I also think it is rather bug. Like Emi said, it is basic file format.
Another thing is, that lack of BOM support means that BOM is loaded as characters (actually as one character) into editor. Which is definitely a bug.
> FileEncodingQuery itself only delegates to FileEncodingQueryImplementation
> services that can be in any module.
> as of now however it's not involved in handling the stream at all. It's
> passed a FileObject and returns encoding. If I understand it right, it would
> have to open the stream and read the BOM, return encoding value and close
> the stream. The FOQ api user would then load the file with the given
> encoding. However who would strip the BOM from the opened file content? and
> who would write the BOM at the beginning of the file when saving?
I thought that the Charset impl returned from FEQ would strip the BOM when decoding and possibly add the BOM when encoding. It could possibly maintain a static WeakSet<FileObject> of the files containing the BOM so that the BOM gets written back when saving. IMHO the BOM should not be present in the output produced by java.io.Reader that feeds the javax.swing.text.Document otherwise we could have problems with positions offsets correctness if e.g. a refactoring manipulates the files directly. The DataEditorSupport.loadFromStreamToKit() produces the Reader as
new InputStreamReader (stream, decoder);
where decoder is obtained from FEQ and IMHO all other content manipulation impls should go through the FEQ.
*** Bug 207898 has been marked as a duplicate of this bug. ***
*** Bug 241478 has been marked as a duplicate of this bug. ***
*** Bug 247881 has been marked as a duplicate of this bug. ***
This old bug may not be relevant anymore. If you can still reproduce it in 8.2 development builds please reopen this issue.

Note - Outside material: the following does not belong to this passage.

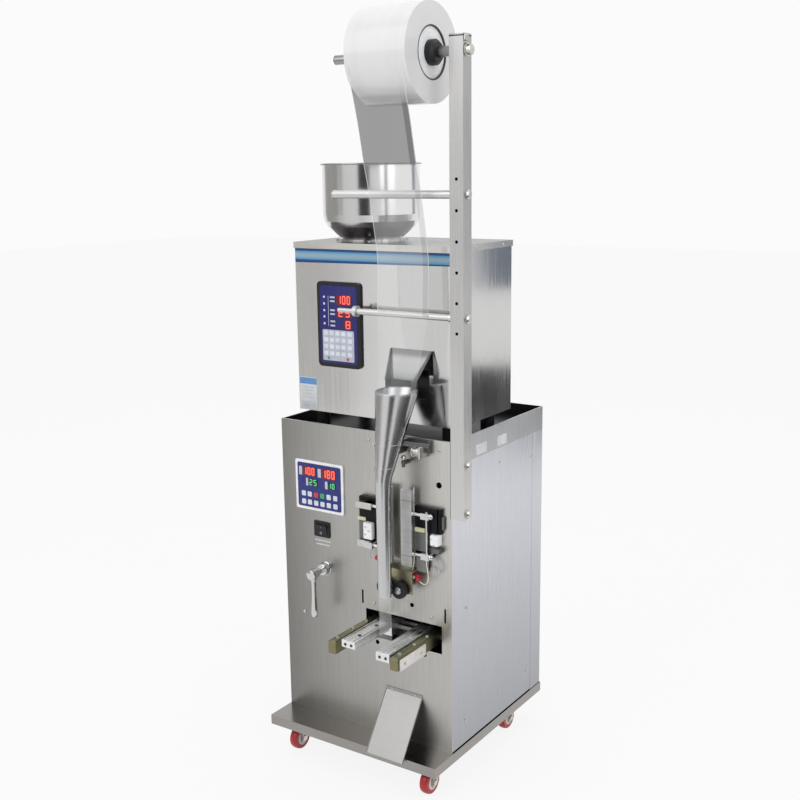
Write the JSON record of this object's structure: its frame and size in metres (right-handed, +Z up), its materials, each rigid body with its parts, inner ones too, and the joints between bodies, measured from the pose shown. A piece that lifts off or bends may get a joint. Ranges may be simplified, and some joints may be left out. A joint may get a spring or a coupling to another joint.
{
  "type": "sachet packing machine",
  "caption": "Upright sachet packing machine on castors: steel cabinet with jaws and forming tube, weigher box with round hopper, and a side mast carrying the film roll.",
  "frame": {"origin": "on the floor, under the middle of the machine's outline seen from above", "axes": "+Z up, -Y out of the front with its jaws and controls, +X to the right seen from the front, where the mast stands"},
  "size_m": [0.4354, 0.501, 1.474],
  "materials": {
    "brushed_steel": "brushed",
    "polished_steel": "polished",
    "chrome": "polished",
    "zinc_plate": "satin",
    "jaw_metal": "satin",
    "black_plastic": "matte",
    "dark_metal": "satin",
    "white_plastic": "matte",
    "blue_keypad": "gloss",
    "display": "gloss",
    "button": "matte",
    "film": "gloss",
    "wound_film": "gloss",
    "core_card": "matte",
    "red_tyre": "satin",
    "hub_plastic": "matte",
    "brass": "satin",
    "wire": "matte",
    "label": "matte"
  },
  "bodies": {
    "root": {"back_panel": "brushed_steel", "base_tray": "polished_steel", "chute": "brushed_steel", "control_panel": "blue_keypad", "film_bag": "film", "film_web": "film", "former": "polished_steel", "former_bracket": "dark_metal", "front_panel": "brushed_steel", "guide_rod": "chrome", "heaters": "dark_metal", "hopper": "polished_steel", "jaw_guides": "dark_metal", "lever_hub": "chrome", "mast": "brushed_steel", "mast_cap": "black_plastic", "mast_nuts": "chrome", "mast_shafts": "chrome", "power_switch": "black_plastic", "product_trough": "polished_steel", "roller_bracket": "zinc_plate", "side_panels": "brushed_steel", "top_pan": "brushed_steel", "weigher_box": "polished_steel", "weigher_feet": "black_plastic", "weigher_keypad": "blue_keypad", "weigher_lid": "polished_steel"},
    "film_reel": {"film_roll": "wound_film", "roll_core": "core_card", "roll_plugs": "white_plastic", "roll_knob": "black_plastic"},
    "tension_roller": {"tension_roller": "chrome"},
    "pull_roller_right": {"pull_roller_right": "black_plastic"},
    "pull_roller_left": {"pull_roller_left": "black_plastic"},
    "seal_bar_left": {"seal_bar_left": "jaw_metal"},
    "seal_bar_right": {"seal_bar_right": "jaw_metal"},
    "jaw_left": {"jaw_left": "jaw_metal", "jaw_bar_left": "zinc_plate"},
    "jaw_right": {"jaw_right": "jaw_metal", "jaw_bar_right": "zinc_plate"},
    "lever": {"lever": "chrome"},
    "power_rocker": {"power_rocker": "black_plastic"},
    "castor_fork_front_left": {"castor_fork_front_left": "zinc_plate"},
    "castor_wheel_front_left": {"castor_wheel_front_left": "red_tyre"},
    "castor_fork_front_right": {"castor_fork_front_right": "zinc_plate"},
    "castor_wheel_front_right": {"castor_wheel_front_right": "red_tyre"},
    "castor_fork_rear_left": {"castor_fork_rear_left": "zinc_plate"},
    "castor_wheel_rear_left": {"castor_wheel_rear_left": "red_tyre"},
    "castor_fork_rear_right": {"castor_fork_rear_right": "zinc_plate"},
    "castor_wheel_rear_right": {"castor_wheel_rear_right": "red_tyre"}
  },
  "joints": [
    {"name": "film_reel_turn", "type": "hinge", "parent": "root", "child": "film_reel", "pos_m": [0.07375, -0.1075, 1.388], "axis": [1, 0, 0], "continuous": true},
    {"name": "tension_roller_turn", "type": "hinge", "parent": "root", "child": "tension_roller", "pos_m": [-0.01625, -0.1075, 1.147], "axis": [1, 0, 0], "continuous": true},
    {"name": "pull_roller_right_turn", "type": "hinge", "parent": "root", "child": "pull_roller_right", "pos_m": [0.09025, -0.1615, 0.411], "axis": [0, 1, 0], "continuous": true},
    {"name": "pull_roller_left_turn", "type": "hinge", "parent": "root", "child": "pull_roller_left", "pos_m": [0.05725, -0.1615, 0.411], "axis": [0, 1, 0], "continuous": true},
    {"name": "seal_bar_left_close", "type": "slide", "parent": "root", "child": "seal_bar_left", "axis": [1, 0, 0], "range_m": [0, 0.0105]},
    {"name": "seal_bar_right_close", "type": "slide", "parent": "root", "child": "seal_bar_right", "axis": [-1, 0, 0], "range_m": [0, 0.0105]},
    {"name": "jaw_left_close", "type": "slide", "parent": "root", "child": "jaw_left", "axis": [1, 0, 0], "range_m": [0, 0.023]},
    {"name": "jaw_right_close", "type": "slide", "parent": "root", "child": "jaw_right", "axis": [-1, 0, 0], "range_m": [0, 0.023]},
    {"name": "lever_turn", "type": "hinge", "parent": "root", "child": "lever", "pos_m": [-0.11325, -0.1605, 0.404], "axis": [0, 1, 0], "range_deg": [0, 90]},
    {"name": "power_rocker_tip", "type": "hinge", "parent": "root", "child": "power_rocker", "pos_m": [-0.11925, -0.1235, 0.4855], "axis": [1, 0, 0], "range_deg": [-14, 0]},
    {"name": "castor_front_left_swivel", "type": "hinge", "parent": "root", "child": "castor_fork_front_left", "pos_m": [-0.17775, -0.1215, 0.08], "axis": [0, 0, 1], "continuous": true},
    {"name": "castor_front_left_roll", "type": "hinge", "parent": "castor_fork_front_left", "child": "castor_wheel_front_left", "pos_m": [-0.17775, -0.1425, 0.025], "axis": [1, 0, 0], "continuous": true},
    {"name": "castor_front_right_swivel", "type": "hinge", "parent": "root", "child": "castor_fork_front_right", "pos_m": [0.14525, -0.1215, 0.08], "axis": [0, 0, 1], "continuous": true},
    {"name": "castor_front_right_roll", "type": "hinge", "parent": "castor_fork_front_right", "child": "castor_wheel_front_right", "pos_m": [0.14525, -0.1425, 0.025], "axis": [1, 0, 0], "continuous": true},
    {"name": "castor_rear_left_swivel", "type": "hinge", "parent": "root", "child": "castor_fork_rear_left", "pos_m": [-0.17775, 0.1865, 0.08], "axis": [0, 0, 1], "continuous": true},
    {"name": "castor_rear_left_roll", "type": "hinge", "parent": "castor_fork_rear_left", "child": "castor_wheel_rear_left", "pos_m": [-0.17775, 0.1655, 0.025], "axis": [1, 0, 0], "continuous": true},
    {"name": "castor_rear_right_swivel", "type": "hinge", "parent": "root", "child": "castor_fork_rear_right", "pos_m": [0.14525, 0.1865, 0.08], "axis": [0, 0, 1], "continuous": true},
    {"name": "castor_rear_right_roll", "type": "hinge", "parent": "castor_fork_rear_right", "child": "castor_wheel_rear_right", "pos_m": [0.14525, 0.1655, 0.025], "axis": [1, 0, 0], "continuous": true}
  ],
  "couplings": [
    {"joint": "pull_roller_left_turn", "follows": "pull_roller_right_turn", "ratio": -1},
    {"joint": "seal_bar_right_close", "follows": "seal_bar_left_close", "ratio": 1},
    {"joint": "jaw_right_close", "follows": "jaw_left_close", "ratio": 1}
  ]
}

Thanks for your cooperation,
NetBeans IDE 8.2 Release Boss
This test was done with the state of core-main as of 2016-07-09.
Created attachment 164547 [details]
example of displaying BOM in Netbeans Editor
Confirming bug - created a js file (in Notepad++ with UTF-8 encoding).
NetBeans displays BOM as a strange mark at the beginning of the file (see attachment of 2017-06-15).